Vivian on 15/5/2013 at 12:15
Like I said, other films pack in much more complex characters, plots and themes in much less time.
nicked on 15/5/2013 at 12:49
A side effect of being "genre" material perhaps? If you make a film about superheroes, or aliens, or anything else not of the real world, there's a certain amount of time required for getting the audience up to speed with how and why this isn't the real world, while at the same time needing to pace it right so that you don't question the fact that it's not real.
SubJeff on 15/5/2013 at 12:51
Quote Posted by Vivian
Like I said, other films pack in much more complex characters, plots and themes in much less time.
I agree. I'm just postulating a reason - long action sequences. And the obligatory comedy scenes? I dunno. I agree that many of the superhero films are bloated though.
Now I've got an urge to watch The Seventh Seal dammnit where to rent it?
Edit: Full film on YouTube. Evenings viewing sorted.
Sulphur on 15/5/2013 at 12:57
Quote Posted by Vivian
Like I said, other films pack in much more complex characters, plots and themes in much less time.
A couple of reasons?
1) Bang for your buck: in general, everyone wants an appropriate level of quality/quantity in exchange for the money they hand in at the counter. Now, with summer entertainment, this means an equal level of adrenaline-fuelled set piece ridiculousness to complement the character arcs and other dialogue-driven bits over a respectable run-time.
The shorter a movie is, the easier it is to assume that you're probably getting shortchanged in either area. It's not very accurate, of course, but that's how the psychology works.
2) Economical and effective prose is as rare a thing to find as books with bloated, inefficient writing abound all over the place. The same rule goes for movie writing, to an extent, as well.
heywood on 16/5/2013 at 08:30
In general, I find most films are too short, not too long. I can even watch Tarkovsky.
Shame was a well executed film, but it was basically just a character sketch. The scope was narrow and mainly focused on developing one dimension of one character. It's not hard to fit that into 100 minutes. If anything, it feels stretched to fill the time with it's 5-minute long head shot of Sissy singing and some gratuitously long sex takes.
None of Nolan's films seem stretched to me.

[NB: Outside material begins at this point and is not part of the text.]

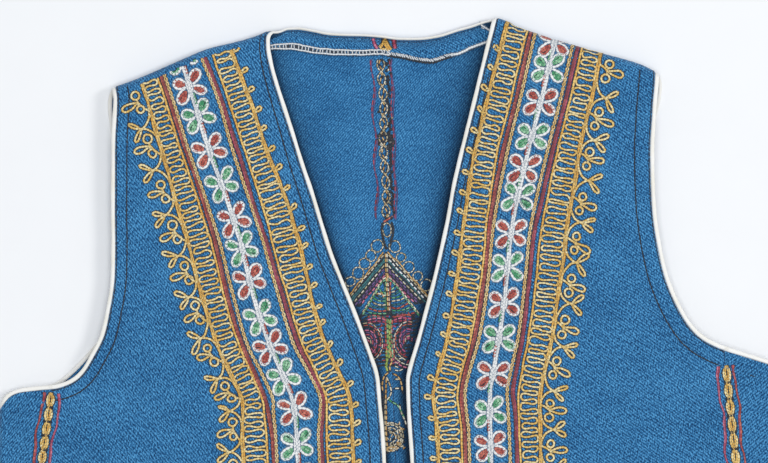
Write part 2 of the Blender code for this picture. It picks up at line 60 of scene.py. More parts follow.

Inception could not have been made any shorter while still conveying the time scaling that was central to the story. The Dark Knight Rises was only 20 minutes longer than The Avengers but there was a hell of a lot more to it. I am pretty bored and burned out with comic book movies and summer blockbusters in general, but if more of them were like the Nolan Batman films and less like overblown CGI demos I might not be.
Morte on 16/5/2013 at 08:59
Well, there was more "stuff" happening in TDKR than in The Avengers, but I'd argue there's much less going on under the hood. TDKR is a silly, albeit fairly entertaining, piece of nonsense dressed in surface seriousness. The Avengers wears its silliness on its sleeves while delivering some satisfying and coherent character work.
More summer blockbusters ought to look to The Avengers for how to do things in my book.
faetal on 16/5/2013 at 09:03
I thought TDKR felt quite packed. Sure it was long, but it also felt brutally edited to contain the content it did.